In a statement released this Thursday, the Industrial Union proposed the "staggered reactivation of the construction, hardware, metalworking, and various manufacturing sectors, which will have their sanitary protocol, established and approved."
They also pointed out that "greater speed is required in the application of the second and third tests to people in order to be able to return to their jobs."
NO TO DRY LAW
The SIP also called on Thursday for the elimination of the dry law or prohibition of sale of alcoholic beverages that has been in force since the national quarantine began in Panama, the only country in Latin America that has imposed this measure.
The revival of this industry "which represents 1.3% of national GDP" will allow "6,000 direct jobs to be recovered," the union said in its statement.
The lifting of the dry law "is very important, it is not a whim.
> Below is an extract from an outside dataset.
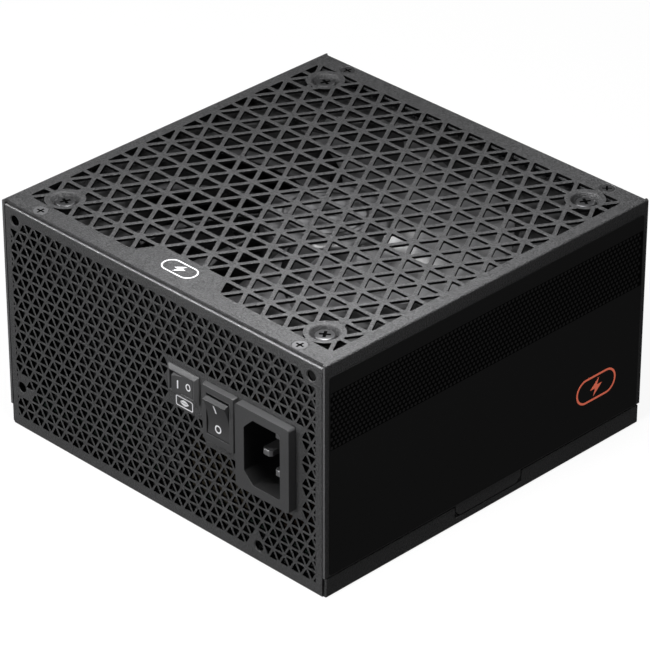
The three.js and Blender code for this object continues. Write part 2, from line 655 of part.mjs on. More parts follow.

The State is ceasing to receive millions of dollars a month in taxes," a total of "125 million dollars annually" in taxes paid to the treasury, Mangravita said.
PAYMENT OF STATE DEBTS
The SIP president also asked the government to honor the outstanding debts with the industrialists, since this situation "makes it difficult for us to maintain the supply chain from the field to the table."
"It is important that the Ministry of Agricultural Development (MIDA) and the Institute of Agricultural Marketing (IMA) follow up with their payments for roughly million dollar debt," said Mangravita.